Однажды ночью Женя, дремавшая в кресле у его постели, проснулась от тревожного ощущения, что на нее смотрят, и, открыв глаза, увидела глаза Юры.
— Привет… — Юра хотел сказать это весело, но вышел шелестящий шепот. — Опять будешь терзать меня акупунктурой?
— Заговорил… — Она сползла с кресла на пол и, стоя на коленях, на мгновение прижалась вспыхнувшим лицом к бледной руке Юры. — Заговорил!..
Она метнулась к двери, но, не решаясь оставить его, только нажала кнопку звонка, который был установлен в каюте Анны Михеевны.
— Где это мы? — выговорил Юра, поводя глазами по сторонам.
Действительно, огромная комната, прямо-таки величественная кровать, хрустальные люстры, великолепные гобелены на стенах — все это совершенно не походило на строгий лазарет «Ильича»…

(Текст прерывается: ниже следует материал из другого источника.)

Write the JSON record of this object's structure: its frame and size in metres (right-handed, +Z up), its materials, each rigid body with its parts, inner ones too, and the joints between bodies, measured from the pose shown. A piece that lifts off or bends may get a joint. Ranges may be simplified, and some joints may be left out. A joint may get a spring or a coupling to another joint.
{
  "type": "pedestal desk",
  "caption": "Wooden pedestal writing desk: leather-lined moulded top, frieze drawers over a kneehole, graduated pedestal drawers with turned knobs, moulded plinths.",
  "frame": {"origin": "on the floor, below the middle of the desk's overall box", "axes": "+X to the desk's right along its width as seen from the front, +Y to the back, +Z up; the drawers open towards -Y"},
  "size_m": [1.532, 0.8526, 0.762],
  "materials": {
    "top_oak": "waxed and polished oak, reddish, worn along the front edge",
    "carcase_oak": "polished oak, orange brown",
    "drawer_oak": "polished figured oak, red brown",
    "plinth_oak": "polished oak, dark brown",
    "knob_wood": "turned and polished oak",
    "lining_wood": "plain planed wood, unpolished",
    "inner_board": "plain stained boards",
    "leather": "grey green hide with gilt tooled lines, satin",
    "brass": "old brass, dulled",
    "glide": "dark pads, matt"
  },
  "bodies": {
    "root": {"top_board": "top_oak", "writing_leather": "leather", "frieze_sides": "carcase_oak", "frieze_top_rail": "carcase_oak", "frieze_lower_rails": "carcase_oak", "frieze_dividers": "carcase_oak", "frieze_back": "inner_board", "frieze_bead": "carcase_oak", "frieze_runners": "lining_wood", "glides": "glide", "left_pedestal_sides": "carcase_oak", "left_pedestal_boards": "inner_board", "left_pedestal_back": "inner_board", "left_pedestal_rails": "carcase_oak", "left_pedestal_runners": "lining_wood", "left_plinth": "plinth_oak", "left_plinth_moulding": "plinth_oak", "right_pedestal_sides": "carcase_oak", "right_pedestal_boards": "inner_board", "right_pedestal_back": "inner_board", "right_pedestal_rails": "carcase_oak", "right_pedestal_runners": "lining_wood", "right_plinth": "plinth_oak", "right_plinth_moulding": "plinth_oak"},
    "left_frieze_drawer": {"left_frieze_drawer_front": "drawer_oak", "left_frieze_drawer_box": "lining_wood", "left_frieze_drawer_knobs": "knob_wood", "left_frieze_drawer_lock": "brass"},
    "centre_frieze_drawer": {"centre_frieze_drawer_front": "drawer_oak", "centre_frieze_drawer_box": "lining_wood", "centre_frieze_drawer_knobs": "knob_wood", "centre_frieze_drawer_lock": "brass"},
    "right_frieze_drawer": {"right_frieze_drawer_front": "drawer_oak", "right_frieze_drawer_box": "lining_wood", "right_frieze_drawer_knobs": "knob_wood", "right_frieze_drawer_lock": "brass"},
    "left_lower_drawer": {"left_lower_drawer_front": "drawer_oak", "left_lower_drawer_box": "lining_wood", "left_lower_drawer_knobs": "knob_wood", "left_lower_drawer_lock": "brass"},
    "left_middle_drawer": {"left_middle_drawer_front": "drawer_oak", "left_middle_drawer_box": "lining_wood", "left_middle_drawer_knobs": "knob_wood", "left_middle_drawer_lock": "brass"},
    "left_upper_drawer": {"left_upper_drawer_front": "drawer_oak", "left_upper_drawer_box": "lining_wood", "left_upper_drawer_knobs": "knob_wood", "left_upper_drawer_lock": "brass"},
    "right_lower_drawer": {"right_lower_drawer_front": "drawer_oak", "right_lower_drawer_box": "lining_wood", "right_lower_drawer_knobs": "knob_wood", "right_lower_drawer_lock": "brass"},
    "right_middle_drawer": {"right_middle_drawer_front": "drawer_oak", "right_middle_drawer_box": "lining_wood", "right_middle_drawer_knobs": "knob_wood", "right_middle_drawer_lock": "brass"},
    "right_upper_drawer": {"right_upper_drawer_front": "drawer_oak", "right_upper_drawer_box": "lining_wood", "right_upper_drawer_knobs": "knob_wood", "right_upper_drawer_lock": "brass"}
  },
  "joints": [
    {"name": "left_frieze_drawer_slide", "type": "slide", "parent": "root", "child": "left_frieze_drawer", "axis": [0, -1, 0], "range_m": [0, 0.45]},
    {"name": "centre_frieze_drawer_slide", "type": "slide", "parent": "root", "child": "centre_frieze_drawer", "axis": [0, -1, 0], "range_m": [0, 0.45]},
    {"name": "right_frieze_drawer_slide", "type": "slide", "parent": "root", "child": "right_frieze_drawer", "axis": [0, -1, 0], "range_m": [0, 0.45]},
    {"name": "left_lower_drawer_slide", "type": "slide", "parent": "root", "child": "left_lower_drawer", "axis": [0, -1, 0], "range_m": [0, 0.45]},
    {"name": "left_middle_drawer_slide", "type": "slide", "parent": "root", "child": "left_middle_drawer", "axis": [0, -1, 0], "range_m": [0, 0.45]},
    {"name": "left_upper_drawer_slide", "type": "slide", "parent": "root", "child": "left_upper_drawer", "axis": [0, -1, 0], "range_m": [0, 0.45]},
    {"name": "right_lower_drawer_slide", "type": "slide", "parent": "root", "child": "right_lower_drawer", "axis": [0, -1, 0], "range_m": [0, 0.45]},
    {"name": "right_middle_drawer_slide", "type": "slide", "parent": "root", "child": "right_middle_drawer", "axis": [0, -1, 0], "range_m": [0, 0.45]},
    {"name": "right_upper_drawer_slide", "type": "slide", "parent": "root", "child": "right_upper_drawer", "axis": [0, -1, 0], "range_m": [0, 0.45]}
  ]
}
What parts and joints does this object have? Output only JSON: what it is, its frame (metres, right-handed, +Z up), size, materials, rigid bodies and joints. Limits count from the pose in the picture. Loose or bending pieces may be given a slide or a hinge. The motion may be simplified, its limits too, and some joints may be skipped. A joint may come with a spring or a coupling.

— Молчи! Молчи! — Женя бросилась к нему, но остановилась у кровати, прижав к груди худые кулаки и не решаясь даже нагнуться. — Юра! Заговорил…
— Так как же мне: говорить или молчать? — Он с радостью чувствовал, что живет, что силы снова начинают бродить в нем, даже попробовал пошевелиться; тотчас острая боль едва не швырнула его в беспамятство.